Well, like most good scientific research, this understanding leads to a series of predictions that can be tested to see if the idea is correct or not. In this case, the prediction is that those two dynamos will not interact with each other very much for the next 30 to 40 years. What Zharkova is predicting is that the sun will be in its less active phase for the next three solar cycles. The cycle we are currently seeing is the weakest in 100 years. But, if we follow this one with three more weak cycles, that will be something we haven't seen since the 1700s during a period known as the Maunder Minimum.
What does that have to do with the climate wars? Well, the Maunder Minimum was the coldest time on Earth in the past three hundred years. Rivers in Europe froze. They held fairs on the Thames in London in the winters. Zharkova is essentially saying that if the sun is the main driver of climate on earth, then instead of runaway global warming, we will see massive global cooling.

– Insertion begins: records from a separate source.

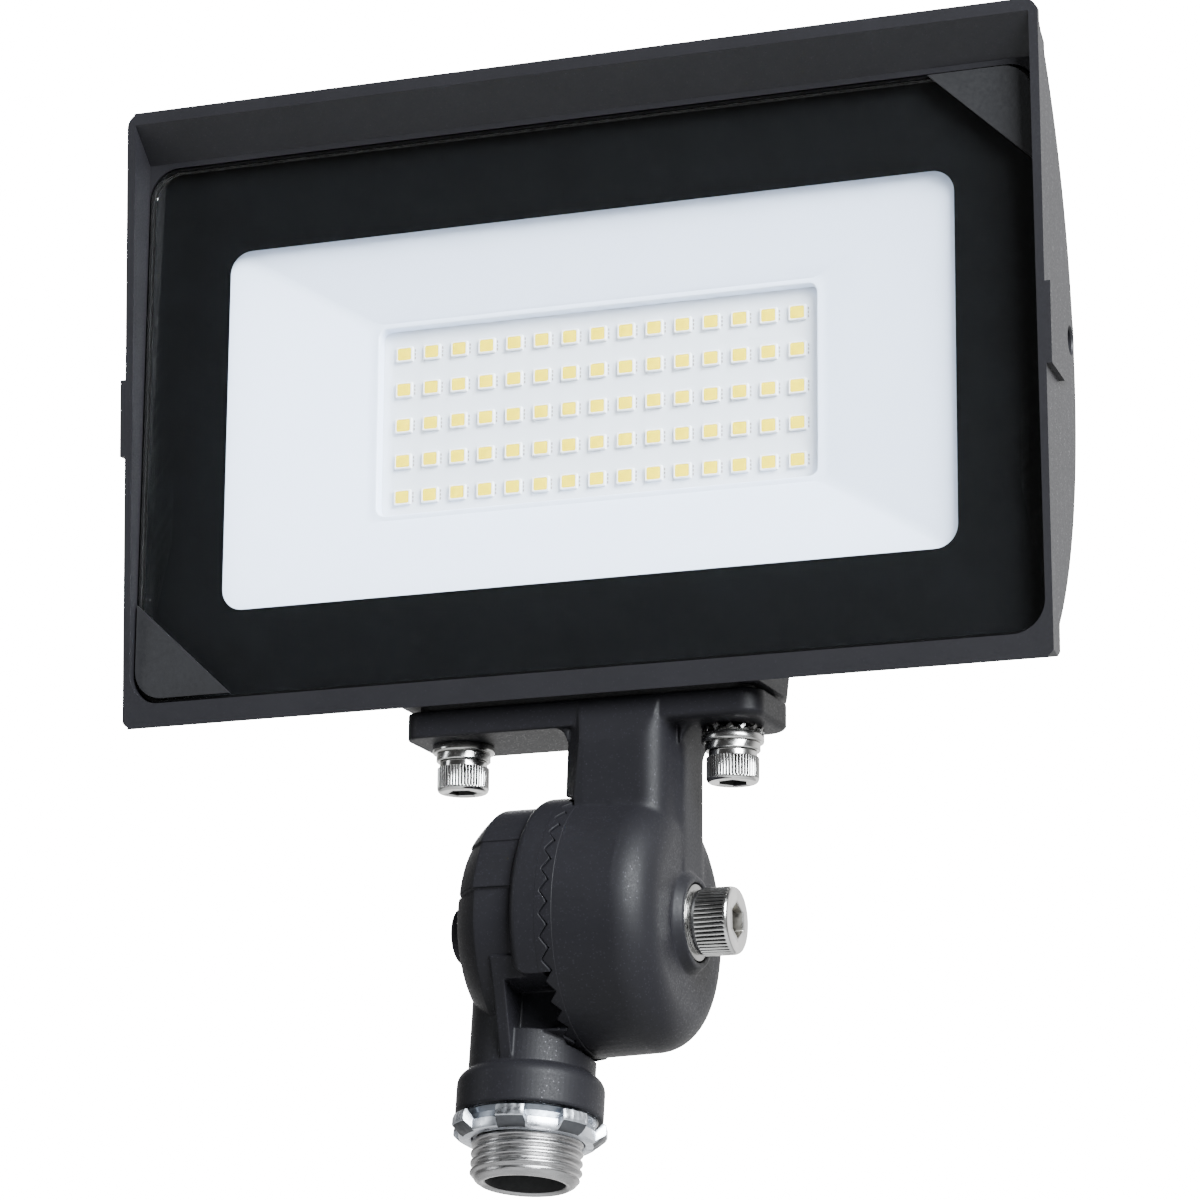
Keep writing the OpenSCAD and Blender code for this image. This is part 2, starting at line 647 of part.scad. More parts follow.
module clamp_bolt() {
  color("#b0b2b4") in_base() difference() {
    union() {
      cyl_x(4.0, -24, 20.8);
      cyl_x(6.5, 20.75, 28.2);
      translate([28.2, 0, 0]) rotate([0, 90, 0]) cylinder(r1 = 6.5, r2 = 6.0, h = 0.5);
    }
    translate([24.6, 0, 0]) rotate([0, 90, 0]) rotate([0, 0, 12]) cylinder(d = 6 / cos(30), h = 6, $fn = 6);
  }
}

module clamp_washer() {
  color("#9a9c9e") in_base() difference() { cyl_x(7.3, 19.95, 20.75); cyl_x(4.2, 19, 22); }
}

// pressed locknut with eight lugs bent up against the box wall
module conduit_locknut() {
  color("#c3c6cb") difference() {
    union() {
      translate([0, 0, -4.7]) cylinder(r = 12.9, h = 2.6);
      translate([0, 0, -2.2]) cylinder(r = 12.4, h = 1.9);
      for (i = [0:6]) rotate([0, 0, i * 360 / 7 + 20.5])
        translate([11.4, -2.6, -4.5]) rotate([0, -38, 0]) cube([4.4, 5.2, 1.8]);
    }
    translate([0, 0, -10]) cylinder(r = nipple_r - 0.3, h = 20);
    translate([0, 0, -0.3]) cylinder(r = 30, h = 20);
    translate([0, 0, -24.8]) cylinder(r = 30, h = 20);
  }
}

housing();
rear_cover();
rear_cover_gasket();
rear_cover_screws();
glass();
glass_border();
glass_gasket();
corner_plates();
reflector();
reflector_screws();
led_board();
leds();
led_board_screws();
driver();
driver_screws();
led_leads();
wire_grommet();
ground_screw();
bracket_gasket();
knuckle_upper();
head_bolts();
head_flat_washers();
head_spring_washers();
head_star_washer();
knuckle_lower();
knuckle_seal();
clamp_bolt();
clamp_washer();
conduit_locknut();
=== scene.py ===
import bpy, bmesh, math
from mathutils import Matrix, Vector


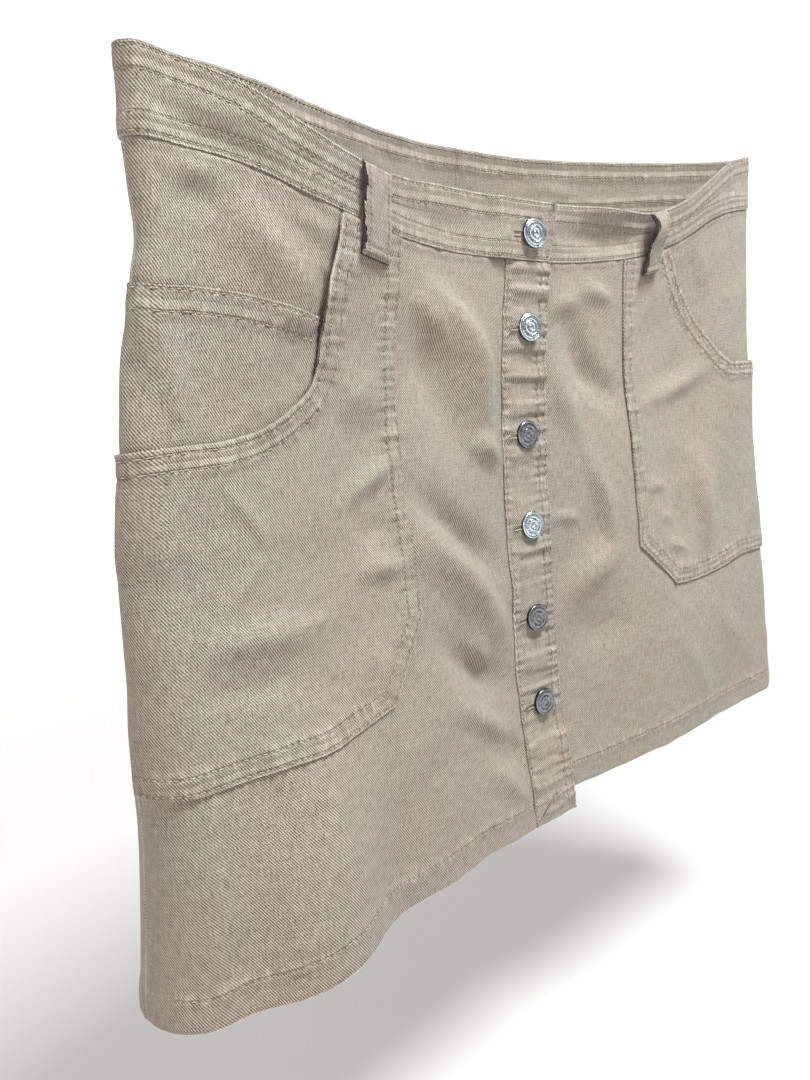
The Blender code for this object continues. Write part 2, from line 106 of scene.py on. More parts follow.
COIN_INNER = 0.149
COIN_BOTTOM = 0.205
LOOP_THICK = 0.0018


def table(names, *rows, plain=""):
    """Named columns of a short table. Its rows are in millimetres, except in the plain columns."""
    columns = dict(zip(names.split(), np.array(rows, float).T))
    return {name: column if name in plain.split() else column / 1000 for name, column in columns.items()}


# Level rings, as in the part: half width, radius of the side folds, how far the ring hangs towards +X, how
# far the front's middle stands back and how far it stands forward over each pocket, and the back's bow.
RINGS = table(
    "depth half_width fold sway hollow over_right over_left bow peak",
    (0, 247, 7, 0, 0, 13, 7, 52, 0.09),
    (70, 246, 7.5, -2.5, 2.5, 8.5, -1, 54.5, 0.08),
    (150, 254, 10, -10.5, 7, -1, -7.5, 56, 0.06),
    (240, 261, 17, -14, 12.5, -2, -6, 52, 0.04),
    (330, 266, 25, -15, 18, -2, -3, 44, 0.02),
    (430, 273, 32, -16.5, 14, -4, -2.5, 36, 0),
    plain="peak",
)
HOLLOW_SHARE = 0.5
OVER_SHARE = 0.36
OVER_MIDDLE = 0.6
BOW_POWER = 2.2
FLUTES = (
    {"face": "front", "middle": -0.7, "span": 0.2, "rise": 0.0205},
    {"face": "back", "middle": -0.42, "span": 0.26, "rise": 0.009},
    {"face": "back", "middle": 0.05, "span": 0.22, "rise": -0.006},
    {"face": "back", "middle": 0.5, "span": 0.28, "rise": 0.008},
)
FLUTE_TOP = 0.26
FLUTE_FULL = 0.432

WAIST = table(
    "distance top_front low_front top_back low_back",
    (-246, 0, 36.8, 0, 36.8), (-225, 2.5, 38.5, -2, 36.6), (-190, 11.5, 44.8, -2.5, 36.6),
    (-160, 27, 56.5, -1.5, 37), (-125, 40, 67.5, 0.5, 38), (-65, 43, 76.2, 1, 39),
    (0, 45.5, 79.5, 0, 39.5), (65, 45.5, 78, 0, 39), (125, 44.5, 70.5, 0, 38), (160, 34.5, 60.5, 0, 36.8),
    (190, 18.5, 47, -0.5, 35.8), (225, 2, 37.2, -2, 34.8), (254, -5, 33.5, -5, 33.5),
)

# Outlines of the patch pockets, by distance from the button line: the scooped mouth, and the bottom edge.
MOUTH_RIGHT = table(
    "distance depth",
    (143.5, 64), (146.5, 80), (150.5, 94), (152.5, 113), (153.5, 129), (158, 143), (173, 154.5),
    (187, 161), (206, 164.5),
)
BOTTOM_RIGHT = table(
    "distance depth",
    (127, 311), (142, 314), (156, 316.5), (169, 318.5), (192, 318), (222, 317.5),
)
MOUTH_LEFT = table(
    "distance depth",
    (144, 66.5), (150, 75.5), (156, 85), (165, 96), (176, 108), (188, 119), (201, 130), (213, 140),
    (226, 147.5),
)
BOTTOM_LEFT = table(
    "distance depth",
    (139, 301), (151, 302.5), (162, 303), (184, 302.5), (206, 299.5), (226, 295.5),
)
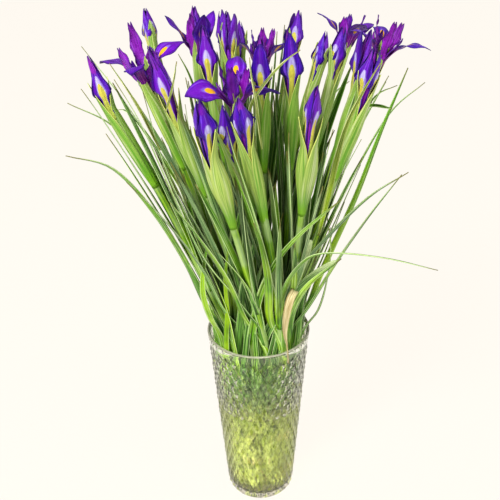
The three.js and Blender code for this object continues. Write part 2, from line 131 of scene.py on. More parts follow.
@dataclass
class Path:
    """A middle line with the way its upper face looks: rows of points and of directions."""

    points: Array
    uppers: Array
    steps: int = 64
    aheads: Array = field(init=False)

    def __post_init__(self) -> None:
        """Spaces the points evenly and squares the upper directions to the line."""
        gaps = np.linalg.norm(np.diff(self.points, axis=0), axis=1)
        reach = np.concatenate([[0.0], np.cumsum(gaps)])
        even = np.linspace(0.0, reach[-1], self.steps + 1)
        self.points = np.stack([np.interp(even, reach, c) for c in self.points.T], axis=1)
        self.uppers = np.stack([np.interp(even, reach, c) for c in self.uppers.T], axis=1)
        self.aheads = unit(np.gradient(self.points, axis=0))
        inline = np.sum(self.uppers * self.aheads, axis=1, keepdims=True)
        self.uppers = unit(self.uppers - inline * self.aheads)

    def read(self, t: Array) -> tuple[Array, Array, Array]:
        """Reads the line.

        Args:
            t: Where to read, 0 to 1.

        Returns:
            Points, sideways directions and upper directions.
        """
        aheads = unit(ease(self.aheads, t))
        uppers = unit(ease(self.uppers, t))
        return ease(self.points, t), np.cross(aheads, uppers), uppers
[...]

That didn't sit well with the climate crusaders. The Royal Astronomic Society, which was publishing Zharkova's research was approached by some of these climate fanatics who demanded the society withdraw the article. They were literally trying to silence science. That's the behavior of a spy during wartime, not of a scientist in pursuit of truth. In an interview with the Global Warming Policy Forum, Professor Zharkova described her efforts to work with these climateers.
In the book, Don Quixote, the title character is a bit delusional. At one point he believes he is fighting a dragon. As it turns out, all he was doing in reality was attempting to stab a windmill. Bill McKibben thinks he's fighting dragons with windmills. In the end, he's just a delusional as Don Quixote. "All warfare is based upon deception," even if the only person you're deceiving is you.